The two sides should have separate interests. A lethal combination of malpractice in the corporate world is when the CEO teams up with the board of directors to sway important decisions in their favour.


When that happens, the CEO becomes a tool, and later a scapegoat, for a grand plan to hoodwink auditors and eventually shareholders. These are the weak CEOs who act as puppets when strings are pulled in the board room.


However, there are CEOs who act alone because they have been given too much power and often cross the line when they start dictating terms.


This is a behavioural problem in Oman that the system has created over the years when CEOs start to believe that they are above the law.


It is has become commonplace for CEOs to wield so much power that they ignore the interests of shareholders and sometimes even escape the scrutiny of the capital market laws. What is troubling is that they get caught years after they have started the game.


And what is even more troubling is that when they get caught, it is rarely made public. Their services are discreetly terminated and shareholders are never informed about the extent of the damage.


We are all in the dark about how different accountability laws are designed, measured or audited and to what standard.


It appears that many auditors in the country disagree on how to measure profits, especially on bonuses and executive compensations. The latter is the source of abuse by CEOs.


So whose fault is it? The board of directors, which turns a blind eye, laxity in rules that govern transparency, or general honesty of the person on top of the corporate ladder? Whatever it is, the shareholders who work so hard for their money are let down.


It is common knowledge that there is excessive executive fraud in our corporate world and the net catches just a few.


The remedy is too weak because the ways to cover up the deed are getting too sophisticated. One also wonders whether fraud investigators are skilled enough to uncover financial embezzlements, or they just get intimidated.


Perhaps, the checklist of corporate governance is not assertive enough and cannot break down a culture that has been around for many years.


CEOs find loopholes in the executive decisions and the most lucrative ones are the shady awards of contracts, shaky loan approvals, questionable funds allocated to Corporate Social Responsibility (CSR) and executive perks.


There is also no holding back for them when it comes to awarding themselves with fat bonuses even if the profits are going down.
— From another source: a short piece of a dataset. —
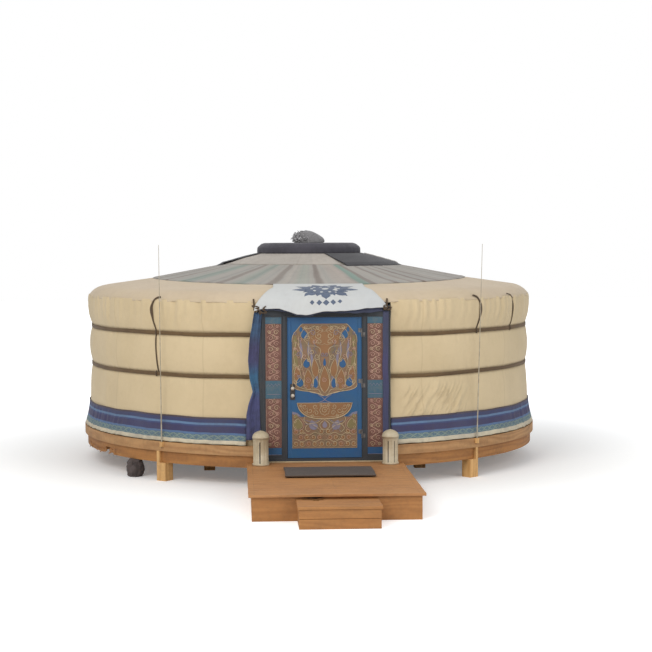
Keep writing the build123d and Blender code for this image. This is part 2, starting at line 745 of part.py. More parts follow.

It may be time to conduct a review of how senior executives get compensations or get appointed.


Most importantly, are they qualified for the job, not just by the degrees they hold and experience, but their morals and past records?


Shareholders cannot afford a CEO who has been convicted in the past but later ‘reformed’ and gets a clean bill of health to have a chance to abuse his powers all over again.
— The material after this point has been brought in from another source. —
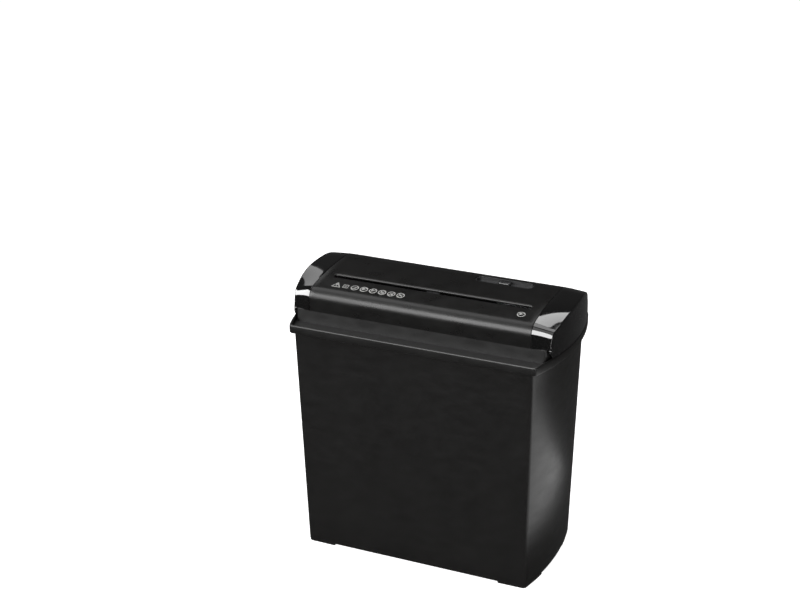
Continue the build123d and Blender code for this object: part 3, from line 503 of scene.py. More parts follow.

It is also time for shareholders in the Muscat Securities Market (MSM) to have a greater say on who is appointed in top positions or demand justification on the actions they take on certain issues.
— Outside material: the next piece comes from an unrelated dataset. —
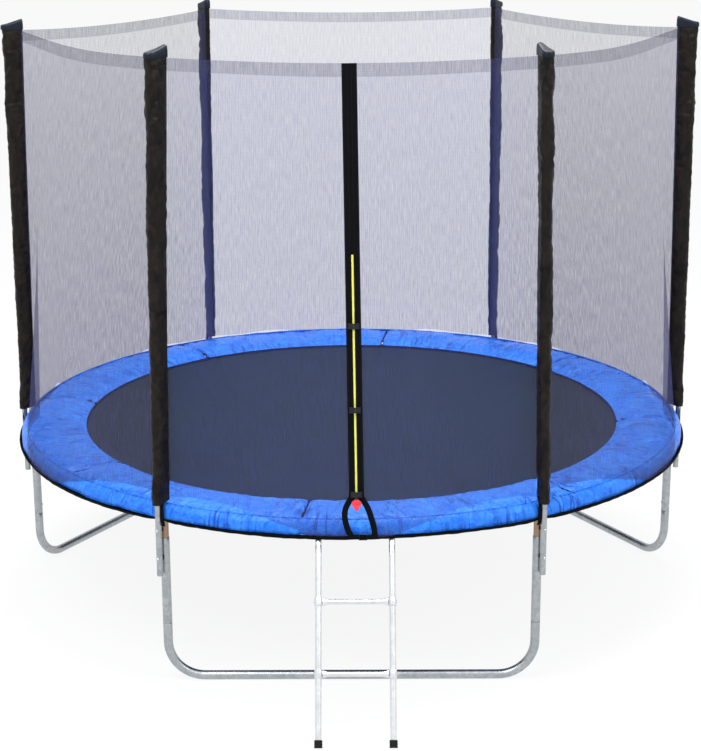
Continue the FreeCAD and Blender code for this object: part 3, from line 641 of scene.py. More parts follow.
@dataclass(frozen=True)
class ZincedTube(Finish):
    """Pre-galvanised steel tube: satin, with a faint spangle and broad patches of more and less
    gloss.
    """

    dark: str = "9AA0A4"
    light: str = "C9CCCE"
    spangle: float = 0.014

    def sockets(self) -> dict[str, float]:
        """Bare metal."""
        return {"Metallic": 1.0}

    def paint(self, graph: Graph) -> None:
        """Spangle, and patches of more and less gloss."""
        where = graph.place()
        flakes = graph.node("TexVoronoi", {"Vector": where, "Scale": 1 / self.spangle})
        tone = graph.node("RGBToBW", {"Color": flakes.outputs["Color"]}).outputs[0]
        patches = graph.clouds(where, 9.0, 5.0)
        mixed = graph.math("MULTIPLY", tone, patches)
        graph.lead(graph.between(mixed, self.dark, self.light))
        graph.lead(graph.ranged(patches, low=self.roughness - 0.08, high=self.roughness + 0.12),
                   "Roughness")
        graph.emboss(mixed, 0.0002, 0.5)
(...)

It is not just fraud that is at stake here but shareholders must now question the competence of the CEOs who run companies they have invested money in as well. Shareholders need to know that the top person got the job on merit and not because he is in the right network.


For example, shareholders should ask if the new CEO has what it takes to control a company that has a billion rial asset to drive it forward otherwise it makes no sense at all.


In conclusion, shareholders need to be assured there is transparency in all levels to secure their investments.